Take the data below and extract the lines from the one with "Model this object" to the one with "and flame shroud.", inclusive, exactly as written.

++++

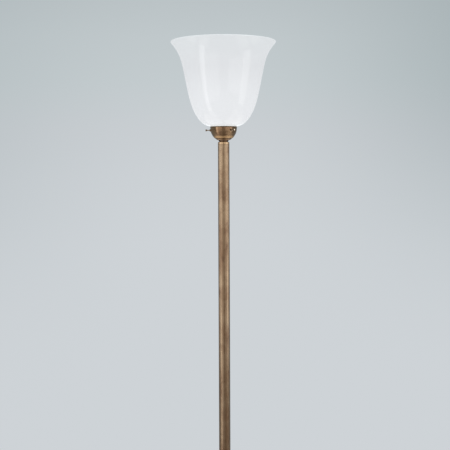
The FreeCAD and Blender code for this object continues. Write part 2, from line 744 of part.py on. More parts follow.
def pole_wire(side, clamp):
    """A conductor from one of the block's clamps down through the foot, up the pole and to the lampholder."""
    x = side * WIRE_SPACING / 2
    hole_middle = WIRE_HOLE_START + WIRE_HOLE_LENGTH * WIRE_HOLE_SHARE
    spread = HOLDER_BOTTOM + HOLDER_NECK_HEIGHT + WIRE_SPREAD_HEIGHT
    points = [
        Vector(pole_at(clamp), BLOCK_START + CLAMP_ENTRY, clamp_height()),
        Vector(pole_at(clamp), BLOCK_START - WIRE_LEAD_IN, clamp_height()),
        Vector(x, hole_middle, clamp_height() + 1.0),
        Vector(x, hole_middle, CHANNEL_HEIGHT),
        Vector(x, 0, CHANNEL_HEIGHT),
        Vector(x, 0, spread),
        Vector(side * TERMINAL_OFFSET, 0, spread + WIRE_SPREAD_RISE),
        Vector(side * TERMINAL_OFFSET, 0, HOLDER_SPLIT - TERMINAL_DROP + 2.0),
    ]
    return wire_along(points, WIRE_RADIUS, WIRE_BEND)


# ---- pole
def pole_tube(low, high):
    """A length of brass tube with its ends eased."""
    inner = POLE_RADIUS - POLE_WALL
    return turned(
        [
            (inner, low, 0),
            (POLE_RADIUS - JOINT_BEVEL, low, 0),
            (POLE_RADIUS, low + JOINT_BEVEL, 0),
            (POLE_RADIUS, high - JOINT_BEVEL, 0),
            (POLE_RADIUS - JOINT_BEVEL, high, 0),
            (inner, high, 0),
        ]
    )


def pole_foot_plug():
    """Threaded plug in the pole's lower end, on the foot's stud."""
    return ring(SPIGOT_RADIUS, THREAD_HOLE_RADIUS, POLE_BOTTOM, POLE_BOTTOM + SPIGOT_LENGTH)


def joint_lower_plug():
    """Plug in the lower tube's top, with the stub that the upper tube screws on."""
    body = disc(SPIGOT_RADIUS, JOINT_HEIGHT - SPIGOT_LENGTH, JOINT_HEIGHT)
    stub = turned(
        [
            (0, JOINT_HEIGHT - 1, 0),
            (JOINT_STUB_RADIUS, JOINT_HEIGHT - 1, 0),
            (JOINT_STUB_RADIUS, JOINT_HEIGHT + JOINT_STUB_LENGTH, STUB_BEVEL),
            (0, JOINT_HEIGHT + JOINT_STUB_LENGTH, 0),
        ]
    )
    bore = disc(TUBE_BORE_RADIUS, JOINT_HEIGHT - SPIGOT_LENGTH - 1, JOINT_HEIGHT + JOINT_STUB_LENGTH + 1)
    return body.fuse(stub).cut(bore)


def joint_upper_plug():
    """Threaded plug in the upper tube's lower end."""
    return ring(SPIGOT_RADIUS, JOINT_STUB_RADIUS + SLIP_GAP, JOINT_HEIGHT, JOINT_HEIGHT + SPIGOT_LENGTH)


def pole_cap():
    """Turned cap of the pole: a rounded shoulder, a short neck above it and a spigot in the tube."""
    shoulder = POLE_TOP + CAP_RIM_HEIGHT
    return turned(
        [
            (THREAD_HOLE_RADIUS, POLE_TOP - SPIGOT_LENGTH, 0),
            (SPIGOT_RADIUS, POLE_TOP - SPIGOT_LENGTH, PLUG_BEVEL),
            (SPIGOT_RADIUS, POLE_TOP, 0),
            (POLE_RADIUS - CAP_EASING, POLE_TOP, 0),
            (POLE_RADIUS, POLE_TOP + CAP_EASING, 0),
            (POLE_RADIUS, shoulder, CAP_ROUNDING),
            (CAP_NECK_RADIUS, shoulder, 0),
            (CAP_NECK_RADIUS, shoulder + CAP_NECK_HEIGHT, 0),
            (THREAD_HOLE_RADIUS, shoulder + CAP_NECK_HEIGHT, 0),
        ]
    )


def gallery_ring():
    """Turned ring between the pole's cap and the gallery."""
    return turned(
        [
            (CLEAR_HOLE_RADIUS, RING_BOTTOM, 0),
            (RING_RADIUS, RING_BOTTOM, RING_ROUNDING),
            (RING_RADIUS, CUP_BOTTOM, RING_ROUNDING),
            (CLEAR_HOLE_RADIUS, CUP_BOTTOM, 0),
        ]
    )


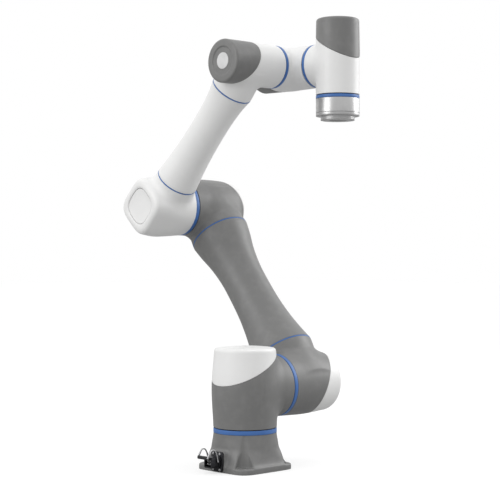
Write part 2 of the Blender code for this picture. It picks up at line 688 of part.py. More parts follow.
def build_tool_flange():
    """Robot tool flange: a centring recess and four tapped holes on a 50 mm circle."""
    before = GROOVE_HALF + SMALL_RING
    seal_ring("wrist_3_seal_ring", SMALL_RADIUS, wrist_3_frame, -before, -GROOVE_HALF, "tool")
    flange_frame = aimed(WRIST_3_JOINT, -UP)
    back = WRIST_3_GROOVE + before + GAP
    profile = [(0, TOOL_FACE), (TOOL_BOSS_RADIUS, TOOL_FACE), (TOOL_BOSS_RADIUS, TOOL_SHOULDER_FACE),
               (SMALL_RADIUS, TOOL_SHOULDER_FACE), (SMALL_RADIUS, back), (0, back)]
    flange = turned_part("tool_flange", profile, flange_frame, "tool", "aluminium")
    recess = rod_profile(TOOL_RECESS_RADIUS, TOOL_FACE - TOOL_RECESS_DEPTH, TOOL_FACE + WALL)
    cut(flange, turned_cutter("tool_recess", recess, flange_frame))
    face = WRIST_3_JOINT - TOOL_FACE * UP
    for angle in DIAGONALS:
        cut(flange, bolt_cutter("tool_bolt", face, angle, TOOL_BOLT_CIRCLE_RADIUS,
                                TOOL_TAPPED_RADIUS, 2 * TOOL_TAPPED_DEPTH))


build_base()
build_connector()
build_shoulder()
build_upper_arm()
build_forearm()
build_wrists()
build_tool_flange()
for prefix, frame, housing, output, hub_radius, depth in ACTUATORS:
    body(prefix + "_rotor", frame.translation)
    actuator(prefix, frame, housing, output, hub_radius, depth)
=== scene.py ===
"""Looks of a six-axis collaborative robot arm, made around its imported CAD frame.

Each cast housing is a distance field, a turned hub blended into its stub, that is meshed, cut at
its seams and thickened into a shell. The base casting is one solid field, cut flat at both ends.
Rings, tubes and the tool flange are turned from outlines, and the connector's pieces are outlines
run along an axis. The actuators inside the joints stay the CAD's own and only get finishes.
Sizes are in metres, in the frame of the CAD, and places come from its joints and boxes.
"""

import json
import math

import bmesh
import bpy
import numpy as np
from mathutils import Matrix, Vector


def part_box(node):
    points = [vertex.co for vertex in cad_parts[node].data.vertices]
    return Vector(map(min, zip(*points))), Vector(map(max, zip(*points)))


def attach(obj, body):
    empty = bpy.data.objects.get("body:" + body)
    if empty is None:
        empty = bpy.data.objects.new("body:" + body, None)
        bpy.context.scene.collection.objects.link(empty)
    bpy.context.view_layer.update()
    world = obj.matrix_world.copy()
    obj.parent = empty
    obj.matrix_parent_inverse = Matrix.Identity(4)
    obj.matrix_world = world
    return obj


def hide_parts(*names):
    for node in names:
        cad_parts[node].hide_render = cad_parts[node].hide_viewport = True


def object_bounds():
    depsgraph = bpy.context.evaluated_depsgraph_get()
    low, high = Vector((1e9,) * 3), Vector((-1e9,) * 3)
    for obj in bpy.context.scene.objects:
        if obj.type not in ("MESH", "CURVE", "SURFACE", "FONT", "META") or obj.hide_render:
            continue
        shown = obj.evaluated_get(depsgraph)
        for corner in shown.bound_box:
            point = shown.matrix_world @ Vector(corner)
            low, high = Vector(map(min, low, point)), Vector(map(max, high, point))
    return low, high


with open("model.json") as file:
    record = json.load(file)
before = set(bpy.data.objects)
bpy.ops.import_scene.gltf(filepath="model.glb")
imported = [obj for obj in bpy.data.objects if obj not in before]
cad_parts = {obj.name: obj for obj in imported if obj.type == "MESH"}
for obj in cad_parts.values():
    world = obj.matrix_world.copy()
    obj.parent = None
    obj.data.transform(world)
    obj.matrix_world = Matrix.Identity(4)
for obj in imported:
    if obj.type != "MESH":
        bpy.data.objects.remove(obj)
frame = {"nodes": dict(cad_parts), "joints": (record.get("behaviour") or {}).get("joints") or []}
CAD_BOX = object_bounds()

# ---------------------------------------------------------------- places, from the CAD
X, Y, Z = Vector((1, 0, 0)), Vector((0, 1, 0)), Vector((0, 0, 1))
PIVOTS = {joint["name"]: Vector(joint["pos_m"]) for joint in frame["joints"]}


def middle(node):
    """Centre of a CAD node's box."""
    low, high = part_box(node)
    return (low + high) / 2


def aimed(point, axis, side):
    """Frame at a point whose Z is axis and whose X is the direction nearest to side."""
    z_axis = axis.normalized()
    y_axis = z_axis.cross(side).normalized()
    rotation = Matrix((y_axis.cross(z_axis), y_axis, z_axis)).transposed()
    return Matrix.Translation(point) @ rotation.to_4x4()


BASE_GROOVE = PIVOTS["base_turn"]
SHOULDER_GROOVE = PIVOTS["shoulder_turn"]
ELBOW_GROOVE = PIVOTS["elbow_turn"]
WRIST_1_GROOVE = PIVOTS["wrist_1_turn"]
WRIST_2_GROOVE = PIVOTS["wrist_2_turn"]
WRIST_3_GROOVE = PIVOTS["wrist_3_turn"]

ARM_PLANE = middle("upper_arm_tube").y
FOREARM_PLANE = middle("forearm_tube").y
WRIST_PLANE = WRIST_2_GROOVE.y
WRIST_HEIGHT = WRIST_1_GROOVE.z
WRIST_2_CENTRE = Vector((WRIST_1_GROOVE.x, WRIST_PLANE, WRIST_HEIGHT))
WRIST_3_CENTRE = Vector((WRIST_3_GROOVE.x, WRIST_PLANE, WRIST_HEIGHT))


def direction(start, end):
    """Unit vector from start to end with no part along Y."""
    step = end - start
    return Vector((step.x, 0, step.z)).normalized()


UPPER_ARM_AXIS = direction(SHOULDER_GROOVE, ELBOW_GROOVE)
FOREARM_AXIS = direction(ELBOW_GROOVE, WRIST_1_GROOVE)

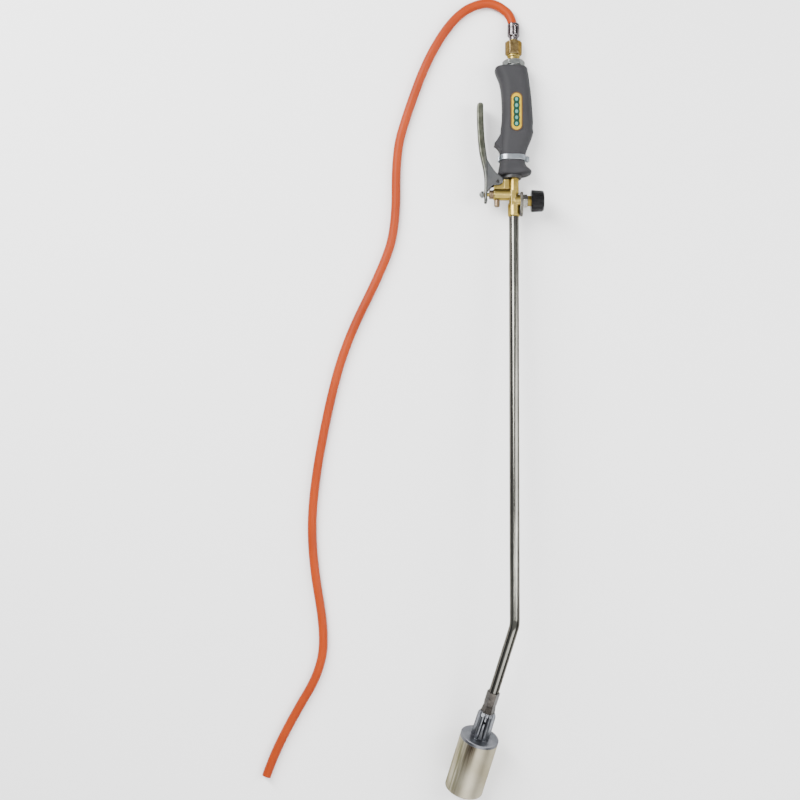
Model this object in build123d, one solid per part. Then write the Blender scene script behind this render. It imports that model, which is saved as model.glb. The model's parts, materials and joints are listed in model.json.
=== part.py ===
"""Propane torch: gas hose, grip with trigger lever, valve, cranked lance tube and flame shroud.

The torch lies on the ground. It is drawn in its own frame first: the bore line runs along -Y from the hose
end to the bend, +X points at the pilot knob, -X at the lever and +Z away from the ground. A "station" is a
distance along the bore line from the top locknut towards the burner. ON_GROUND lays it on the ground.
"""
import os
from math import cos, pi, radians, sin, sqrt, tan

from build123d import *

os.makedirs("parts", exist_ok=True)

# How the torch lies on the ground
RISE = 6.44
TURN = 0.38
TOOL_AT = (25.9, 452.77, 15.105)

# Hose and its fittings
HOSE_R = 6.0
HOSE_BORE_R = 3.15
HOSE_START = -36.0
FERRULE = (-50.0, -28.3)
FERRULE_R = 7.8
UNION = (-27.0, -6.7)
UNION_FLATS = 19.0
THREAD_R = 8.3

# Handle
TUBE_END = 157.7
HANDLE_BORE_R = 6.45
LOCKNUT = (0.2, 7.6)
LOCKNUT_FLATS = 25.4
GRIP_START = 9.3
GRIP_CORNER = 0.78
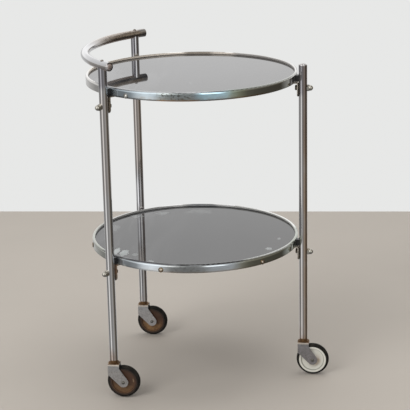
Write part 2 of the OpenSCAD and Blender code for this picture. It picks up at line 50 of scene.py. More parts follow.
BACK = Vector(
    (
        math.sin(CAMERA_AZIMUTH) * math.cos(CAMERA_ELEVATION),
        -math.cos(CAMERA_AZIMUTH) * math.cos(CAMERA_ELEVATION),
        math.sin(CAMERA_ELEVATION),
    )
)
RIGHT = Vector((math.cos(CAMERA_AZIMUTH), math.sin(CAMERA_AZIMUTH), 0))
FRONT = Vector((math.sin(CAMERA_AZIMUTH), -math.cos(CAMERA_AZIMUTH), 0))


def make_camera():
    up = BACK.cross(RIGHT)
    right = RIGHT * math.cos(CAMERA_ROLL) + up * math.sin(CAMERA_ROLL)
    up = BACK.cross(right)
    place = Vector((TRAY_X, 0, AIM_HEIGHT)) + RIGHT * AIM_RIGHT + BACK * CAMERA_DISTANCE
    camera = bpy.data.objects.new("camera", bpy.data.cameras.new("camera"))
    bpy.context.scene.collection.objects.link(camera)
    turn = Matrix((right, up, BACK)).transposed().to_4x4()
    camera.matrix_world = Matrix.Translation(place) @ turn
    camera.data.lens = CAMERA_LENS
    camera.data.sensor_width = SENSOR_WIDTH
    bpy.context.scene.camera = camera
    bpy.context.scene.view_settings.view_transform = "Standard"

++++

* _OUTPUT BELOW_
Model this object in build123d, one solid per part. Then write the Blender scene script behind this render. It imports that model, which is saved as model.glb. The model's parts, materials and joints are listed in model.json.
=== part.py ===
"""Propane torch: gas hose, grip with trigger lever, valve, cranked lance tube and flame shroud.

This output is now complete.